5 すでに練馬の大泉JCTと中央JCTから掘進が再開されているが、3D点群データはいつからどのように計測しているか、うかがう。

令和4年第一回都議会定例会
里吉ゆみ議員の文書質問に対する答弁書

質問事項
一 東京外かく環状道路(関越から東名まで)について
1 調布陥没事故で起きた家屋・地盤損傷がなぜ起きたのか。メカニズムを伺う。

回答
 外環事業は国及び高速道路会社により事業が進められています。
 令和2年に調布で発生した陥没・空洞事故は、特殊な地盤条件下において、シールドカッターが回転不能になる閉塞を解除するために行った特別な作業に起因するシールドトンネルの施工が要因と推定され、施工に課題があったことが、有識者委員会で確認されました。
 当該作業を行う過程で、土圧の不均衡が生じて地山から土砂がチャンバー内に流入し、結果として地山に緩みが発生したことにより、緩み領域がトンネル直上で煙突状に進展したと推定されています。
 事業者がホームページにおいて、説明会で頂いた質問等への回答として、「家屋損傷については、陥没・空洞箇所周辺で、トンネル通過前後の家屋調査の比較において、損傷の拡大及び新たな損傷が確認されており、トンネル掘進による地表面変位や振動の影響により生じたものであることの否定は難しい」と掲載しています。

質問事項
一の2 補償対象地域外の家屋損傷について、補償を約束した家屋はあるか。また、調査中の家屋はあるか伺う。

回答
 事業者は補償対象地域以外からのお問合せについて、個別に状況を確認の上、対応することとしており、これまで数件の問合せがあったと聞いています。

質問事項
一の3 外環自動車道を整備する目的の一つに、首都圏道路の渋滞緩和とあるが、どの道路の渋滞が緩和するのか伺う。

回答
 首都高や圏央道等の高速道路や、環状8号線や国道20号等の幹線道路などの渋滞緩和が見込まれています。

質問事項
一の4 大深度法では事業区域に事業者の「使用権」が設定されているが、土地の所有者の「補償」については規定がない。これは、土地の所有者に損失を与えないことを前提としているからであり、所有者の承諾を必要としていない。

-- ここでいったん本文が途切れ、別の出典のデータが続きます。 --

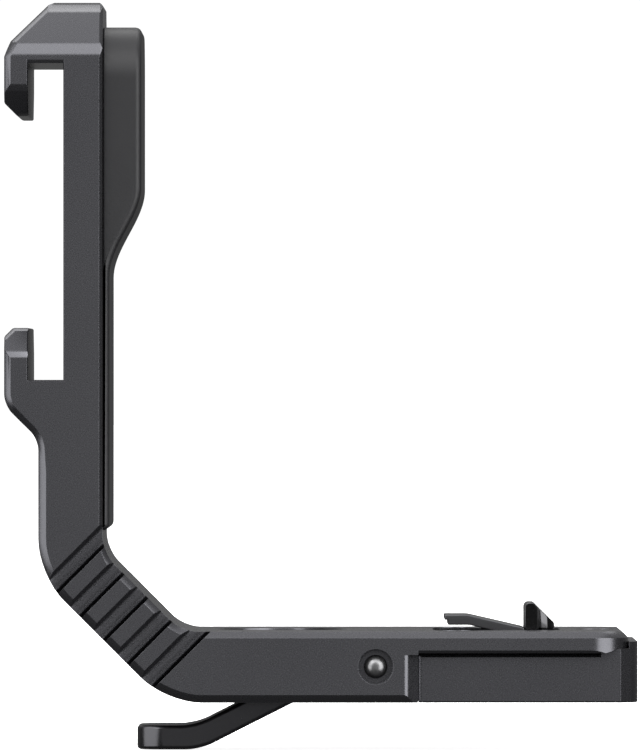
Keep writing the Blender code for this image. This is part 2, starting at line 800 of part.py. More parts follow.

ところが調布の事故が起き、その前提が崩れたのではないか、見解を伺う。

回答
 大深度法に関することについては、所管する国において判断されるものと考えます。

質問事項
一の5 すでに練馬の大泉JCTと中央JCTから掘進が再開されているが、3D点群データはいつからどのように計測しているか、伺う。

回答
 事業者は、令和3年12月に大泉及び中央側の「再発防止対策及び地域の安全・安心を高める取り組み」をとりまとめ、地表面変状の把握に当たって、これまで行ってきた水準測量や衛星データの活用に加え、新たに3次元点群データを計測するとしています。
 事業者からは、大泉ジャンクション側で令和4年2月から、中央ジャンクション側で同年3月から、モービルマッピングシステムにて計測を実施していると聞いています。